The Foundation for the Conservation of Biodiversity was set up in 2011 after two years of preparation led by the Committee of Founders. This committee was elected by the Conservation Group – an informal body bringing together conservation activists, NGOs, representatives of cooperation partners and donors, and also representatives of state departments relevant to conservation.

The activities of the Committee of Founders were financed by the Global Conservation Fund (GCF) of Conservation International (CI), by AFD, by German Cooperation via KfW, by WWF and, later, by the Global Environmental Facility (GEF) via UNDP, in the framework of the PROFIN project.
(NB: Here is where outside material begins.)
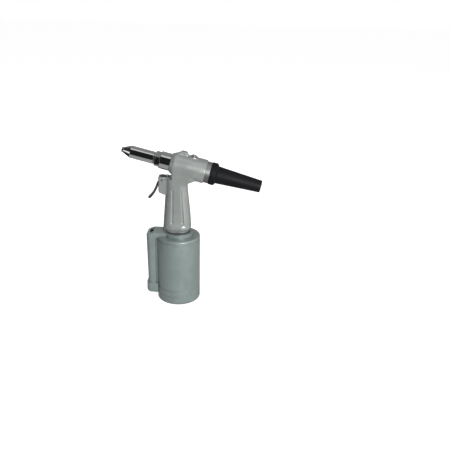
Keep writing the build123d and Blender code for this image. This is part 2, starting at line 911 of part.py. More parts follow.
def front_rod_seal():
    high = front_bore_end - retainer_length
    return head * tube(
        front_rod_radius + run_gap, front_rod_radius + rod_seal_wall - fit_gap, high - rod_seal_length, high
    )


def seal_retainer():
    low = front_bore_end - retainer_length
    return head * tube(
        front_rod_radius + free_gap, front_rod_radius + rod_seal_wall - fit_gap, low, front_bore_end
    )


def front_sleeve():
    thread = sleeve_thread_radius - fit_gap
    bore_front = sleeve_front + case_front_gap
    return head * turned(
        (nose_body_radius + fit_gap, cone_front),
        (nose_rim_radius, cone_front),
        (nose_sleeve_radius, sleeve_front),
        (nose_sleeve_radius, sleeve_shoulder - 0.6),
        (nose_sleeve_radius - 0.6, sleeve_shoulder),
        (thread, sleeve_shoulder),
        (thread, adapter_front + sleeve_thread_length),
        (nose_sleeve_bore, adapter_front + sleeve_thread_length),
        (nose_sleeve_bore, bore_front),
        (nose_body_radius + fit_gap, bore_front),
    )


def sleeve_lock_nut():
    nut = hexagon(nose_nut_width, nut_front, adapter_front)
    crown = turned(
        (0, nut_front),
        (nose_nut_width / 2 - 0.3, nut_front),
        (nose_nut_width / 2 + 2.6, nut_front + 1.7),
        (nose_nut_width / 2 + 2.6, adapter_front - 1.7),
        (nose_nut_width / 2 - 0.3, adapter_front),
        (0, adapter_front),
    )
    return head * ((nut & crown) - bar(sleeve_thread_radius, nut_front, adapter_front))


def nosepiece():
    body_rear = sleeve_front + case_front_gap - 1.5
    tail_start = body_rear + nose_body_radius - nose_tail_radius
    tail_end = jaw_front - free_gap
    return head * turned(
        (mandrel_bore_radius, tip),
        (nose_rim_radius - 1.2, tip),
        (nose_rim_radius - 0.2, tip + 0.7),
        (nose_rim_radius, tip + 1.4),
        (nose_rim_radius, cone_front),
        (nose_body_radius, cone_front),
        (nose_body_radius, body_rear),
        (nose_tail_radius, tail_start),
        (nose_tail_radius, tail_end),
        (mandrel_bore_radius, tail_end),
    )


# Hollow nose of the pulling head, with the cone that closes the jaws
def jaw_case():
    return head * turned(
        (case_mouth_radius, case_front),
        (case_radius - 1.5, case_front),
        (case_radius, case_front + 1.5),
        (case_radius, case_rear),
        (case_bore, case_rear),
        (case_bore, case_bore_start),
    )


# Jaws are drawn closed on the cone, then moved back and out to their rest place
def jaw(number):
    closed_front = jaw_front - jaw_travel
    closed_rear = jaw_rear - jaw_travel
    mouth = case_mouth_radius - jaw_fit
    front_radius = mouth + (closed_front - case_front) * cone_slope
    rear_radius = mouth + (closed_rear - case_front) * cone_slope
    teeth = []
    for tooth in range(tooth_count):
        root = closed_front + 1.2 + tooth * tooth_pitch
        teeth.append((jaw_grip_radius + tooth_depth, root))
        teeth.append((jaw_grip_radius, root + tooth_pitch * 0.7))
    outline = [
        *teeth,
        (jaw_grip_radius + 0.3, closed_rear - 2.2),
        (pusher_tail_radius + 0.4, closed_rear),
        (rear_radius, closed_rear),
        (front_radius, closed_front),
        (jaw_grip_radius + tooth_depth + 0.2, closed_front),
    ]
    face = make_face(Plane.XZ * Polyline(*outline, close=True))
    sector = Rot(0, 0, -jaw_sector / 2) * revolve(face, Axis.Z, jaw_sector)
    spread = Pos(jaw_travel * cone_slope, 0, jaw_travel)
    return head * (Rot(0, 0, number * 360 / jaw_count) * (spread * sector))


def jaw_pusher():
    forward = pusher_front - jaw_travel
    flange_radius = case_mouth_radius + (forward - case_front) * cone_slope - 2 * fit_gap
    return head * turned(
        (pusher_bore_radius, pusher_front - 1.0),
        (pusher_bore_radius + 0.5, pusher_front - 1.0),
        (pusher_tail_radius - 0.6, pusher_front),
        (flange_radius, pusher_front),
        (flange_radius, pusher_shoulder),
        (pusher_tail_radius, pusher_shoulder),
        (pusher_tail_radius, pusher_shoulder + pusher_tail),
        (pusher_bore_radius, pusher_shoulder + pusher_tail),
    )


def jaw_spring():
    radius = (pusher_tail_radius + coupler_spring_radius) / 2
    return head * coil(radius, jaw_spring_wire, 4, pusher_shoulder, spring_seat)


def jaw_coupler():
    return head * turned(
        (coupler_spring_radius, coupler_front),
        (case_bore - fit_gap, coupler_front),
        (case_bore - fit_gap, case_rear),
        (case_radius, case_rear),
        (case_radius, coupler_rear - 1),
        (case_radius - 1, coupler_rear),
        (rod_thread_radius + fit_gap, coupler_rear),
        (rod_thread_radius + fit_gap, coupler_rear - coupler_thread_length),
        (rod_bore_radius, coupler_rear - coupler_thread_length),
        (rod_bore_radius, spring_seat),
        (coupler_spring_radius, spring_seat),
    )


def hydraulic_piston():
    rim = head_bore_radius - run_gap
    groove_low = oil_piston_front + (oil_piston_length - oil_seal_length) / 2
    return head * turned(
        (rod_bore_radius, coupler_rear - coupler_thread_length + free_gap),
        (rod_thread_radius, coupler_rear - coupler_thread_length + free_gap),
        (rod_thread_radius, coupler_rear),
        (front_rod_radius, coupler_rear),
        (front_rod_radius, oil_piston_front),
        (rim, oil_piston_front),
        (rim, groove_low),
        (rim - oil_seal_depth, groove_low),
        (rim - oil_seal_depth, groove_low + oil_seal_length),
        (rim, groove_low + oil_seal_length),
        (rim, oil_piston_rear),
        (rear_rod_radius, oil_piston_rear),
        (rear_rod_radius, rear_rod_end - 0.8),
        (rear_rod_radius - 0.8, rear_rod_end),
        (rod_bore_radius, rear_rod_end),
    )


def hydraulic_piston_seal():
    rim = head_bore_radius - run_gap
    low = oil_piston_front + (oil_piston_length - oil_seal_length) / 2
    return head * tube(rim - oil_seal_depth + fit_gap, rim, low, low + oil_seal_length)


def piston_return_spring():
    radius = rear_rod_radius + (head_bore_radius - rear_rod_radius) / 2
    return head * coil(radius, return_wire, 4, oil_piston_rear, rear_bore_start)


def cap_ring_station():
    return rear_bore_start + rear_bore_length / 2


def collector_ring_station():
    return cap_rear + cap_spigot_length / 2


def rear_end_cap():
    bore = rear_rod_radius + run_gap + bush_wall
    cap = turned(
        (bore, rear_bore_start),
        (rear_bore_radius - fit_gap, rear_bore_start),
        (rear_bore_radius - fit_gap, housing_rear),
        (cap_radius, housing_rear),
        (cap_radius, cap_rear - cap_edge),
        (cap_radius - cap_edge, cap_rear),
        (cap_spigot_radius, cap_rear),
        (cap_spigot_radius, cap_spigot_end - 0.8),
        (cap_spigot_radius - 0.8, cap_spigot_end),
        (bore - bush_wall + free_gap, cap_spigot_end),
        (bore - bush_wall + free_gap, rear_bore_start + bush_length),
        (bore, rear_bore_start + bush_length),
    )
    half = ring_groove_width / 2
    for station, rim in ((cap_ring_station(), rear_bore_radius), (collector_ring_station(), cap_spigot_radius)):
        cap -= tube(rim - 2 * ring_radius - 0.1, rim + 1, station - half, station + half)
    return head * cap


def rear_rod_bush():
    inner = rear_rod_radius + run_gap
    return head * tube(inner, inner + bush_wall - fit_gap, rear_bore_start, rear_bore_start + bush_length)


def end_cap_o_ring():
    major = rear_bore_radius - ring_radius - fit_gap
    return head * (Pos(0, 0, cap_ring_station()) * Torus(major, ring_radius))


def collector_o_ring():
    major = cap_spigot_radius - ring_radius
    return head * (Pos(0, 0, collector_ring_station()) * Torus(major, ring_radius))


# Tapered bottle that catches the spent stems, pushed over the end cap's spigot
def mandrel_collector():
    mouth = cap_spigot_radius + 2 * run_gap
    tube_start = collar_rear + collector_step
    inner_end = collector_end - collector_wall
    body = turned(
        (mouth, cap_rear),
        (collar_radius, cap_rear),
        (collar_radius, collar_rear),
        (collector_big_radius, tube_start),
        (collector_small_radius, collector_end),
        (0, collector_end),
        (0, inner_end),
        (collector_small_radius - collector_wall, inner_end),
        (collector_big_radius - collector_wall, tube_start),
        (mouth, collar_rear),
    )
    rims = [e for e in body.edges().filter_by(GeomType.CIRCLE) if abs(e.radius - collar_radius) < 0.01]
    body = fillet(rims, collar_round)
    last = body.edges().filter_by(GeomType.CIRCLE).sort_by(Axis.Z)[-1]
    return head * fillet(last, collector_end_round)


def oil_filler_screw():
    low = filler_boss_top + washer_height
    screw = upright(filler_hole_radius - fit_gap, low - filler_screw_length, low, filler_station)
    screw += upright(filler_head_radius, low, low + filler_head_height, filler_station)
    socket_low = low + filler_head_height - filler_socket_depth
    socket = Pos(0, 0, filler_station) * Rot(0, 90, 0) * hexagon(filler_socket_width, socket_low, socket_low + 5)
    return head * (screw - socket)


def filler_sealing_washer():
    washer = tube(filler_hole_radius, washer_radius, filler_boss_top, filler_boss_top + washer_height)
    return head * (Pos(0, 0, filler_station) * Rot(0, 90, 0) * washer)


makers = [
    air_cylinder, pilot_way_plug, base_cap, piston_bumper, air_piston, air_piston_seal, ram, ram_nut, ram_gland, ram_seal,
    clamp_nut, foot_gasket, valve_sleeve, valve_spool, spool_spring, valve_plug, chest_cover, exhaust_muffler,
    chest_cover_screws, inlet_block, inlet_block_screws, drilling_plugs, handle_housing, trigger_lever,
    trigger_pin, pull_rod, pilot_valve, pilot_spring, pilot_cap, frame_adapter, front_rod_seal, seal_retainer,
    front_sleeve, sleeve_lock_nut, nosepiece, jaw_case, jaw_pusher, jaw_spring, jaw_coupler, hydraulic_piston,
    hydraulic_piston_seal, piston_return_spring, rear_end_cap, rear_rod_bush, end_cap_o_ring,
    collector_o_ring, mandrel_collector, oil_filler_screw, filler_sealing_washer,
]

os.makedirs("parts", exist_ok=True)
for make in makers:
    export_step(make(), f"parts/{make.__name__}.step")
for number in range(jaw_count):
    export_step(jaw(number), f"parts/jaw_{number + 1}.step")

arm_angle = radians(lever_swing)
arm_lift = arm_length * sin(arm_angle) + arm_rise * (cos(arm_angle) - 1)
print("oil stroke", round(oil_stroke, 3), "rod lift", round(arm_lift, 3), "rod lean", round(degrees(rod_lean), 3))
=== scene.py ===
import math

import bmesh
import bpy
from mathutils import Matrix, Vector
from mathutils.bvhtree import BVHTree
from mathutils.geometry import barycentric_transform
from mathutils.kdtree import KDTree


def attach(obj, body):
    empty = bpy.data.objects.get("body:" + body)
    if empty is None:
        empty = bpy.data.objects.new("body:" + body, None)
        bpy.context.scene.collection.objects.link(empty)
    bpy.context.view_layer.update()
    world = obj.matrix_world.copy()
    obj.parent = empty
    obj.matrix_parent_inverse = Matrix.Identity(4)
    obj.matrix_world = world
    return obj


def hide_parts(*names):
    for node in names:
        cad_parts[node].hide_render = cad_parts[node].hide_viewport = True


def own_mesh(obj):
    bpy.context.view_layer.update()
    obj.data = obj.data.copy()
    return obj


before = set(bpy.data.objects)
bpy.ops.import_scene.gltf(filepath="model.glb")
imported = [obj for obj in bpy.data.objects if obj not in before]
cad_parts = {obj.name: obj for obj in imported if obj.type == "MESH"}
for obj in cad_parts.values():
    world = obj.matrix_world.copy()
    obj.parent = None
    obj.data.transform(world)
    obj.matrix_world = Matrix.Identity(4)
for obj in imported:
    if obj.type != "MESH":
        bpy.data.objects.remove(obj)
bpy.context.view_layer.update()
print("frame loaded,", len(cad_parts), "parts")

# the head's own axes: X up, Y to the tool's left, Z to the rear; sizes in metres
headHeight = 0.2868
headTilt = math.radians(13.6)
headUp = Vector((math.sin(headTilt), 0, math.cos(headTilt)))
headBack = Vector((math.cos(headTilt), 0, -math.sin(headTilt)))
headMatrix = Matrix(
    (
        (headUp.x, 0, headBack.x, 0),
        (0, -1, 0, 0),
        (headUp.z, 0, headBack.z, headHeight),
        (0, 0, 0, 1),
    )
)
headStart = Vector((0, 0, headHeight))
headTurn = (0, math.pi / 2 + headTilt, 0)

cameraView = {
    "lens": 51.72,
    "target": (0.09383, 0, 0.16367),
    "distance": 1.2946,
    "elevation": 22.414,
    "azimuth": 3.196,
    "roll": 1.157,
    "sensor": 36,
    "near": 0.05,
    "far": 30,
}


# the one way that this script puts an object in the scene
def addObject(name, data):
    thing = bpy.data.objects.new(name, data)
    bpy.context.scene.collection.objects.link(thing)
    return thing


def placeCamera(view):
    elevation = math.radians(view["elevation"])
    azimuth = math.radians(view["azimuth"])
    roll = math.radians(view["roll"])
    back = Vector(
        (
            math.sin(azimuth) * math.cos(elevation),
            -math.cos(azimuth) * math.cos(elevation),
            math.sin(elevation),
        )
    )
    right = (-back).cross(Vector((0, 0, 1))).normalized()
    up = right.cross(-back)
    across = math.cos(roll) * right + math.sin(roll) * up
    upright = math.cos(roll) * up - math.sin(roll) * right
    turn = Matrix((across, upright, back)).transposed().to_4x4()
    place = Matrix.Translation(Vector(view["target"]) + back * view["distance"])
    data = bpy.data.cameras.new("photoCamera")
    data.lens = view["lens"]
    data.sensor_width = view["sensor"]
    data.clip_start = view["near"]
    data.clip_end = view["far"]
    camera = addObject("photoCamera", data)
    camera.matrix_world = place @ turn
    bpy.context.scene.camera = camera


placeCamera(cameraView)
bpy.context.scene.view_settings.view_transform = "Standard"
print("camera placed")


# small helpers for node trees
def addNode(tree, kind, **values):
    node = tree.nodes.new(kind)
    for key, value in values.items():
        if hasattr(node, key):
            setattr(node, key, value)
        else:
            node.inputs[key.replace("_", " ")].default_value = value
    return node


def link(tree, source, target):
    tree.links.new(source, target)


def mathNode(tree, operation, first, second=None, third=None, clamp=False):
    node = tree.nodes.new("ShaderNodeMath")
    node.operation = operation
    node.use_clamp = clamp
    for socket, value in zip(node.inputs, (first, second, third)):
        if value is None:
            continue
        if isinstance(value, (int, float)):
            socket.default_value = value
        else:
            tree.links.new(value, socket)
    return node.outputs[0]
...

After it was legally established and consolidated as an institution, BIOFUND received contributions to constitute its investment fund (endowment) from German Cooperation via KfW (EUR 16 million) from GEF/World Bank (USD 3.2 million) and from CI/GCF (USD 1 million).

Other important contributions to the BIOFUND endowment are still being formalised.


The various phases in the evolution of BIOFUND


In the Initial Phase (2011-2015) of BIOFUND, all efforts were directed towards Internal Organisation in order to achieve the first strategic objective.

Effectively, the first step was to acquire the necessary technical capacity and the institutional solidity which would allow the foundation to carry out correctly the functions of a CTF. The positive assessment of BIOFUND, at the end of this phase, led the various partners to sign financial agreements which allowed the constitution of the investment fund (endowment).

In the Pilot Phase (2016), the main activity was to test and adjust all the normative and action instruments before starting the regular financing of the national parks and reserves, in compliance with the 2nd strategic objective.

In the current phase, the Operational Phase (2017 onwards), the development of the foundation, the expansion of its means of intervention and specific actions aimed at this are allowing attainment of the 3rd strategic objective together with the consolidation of the first two objectives.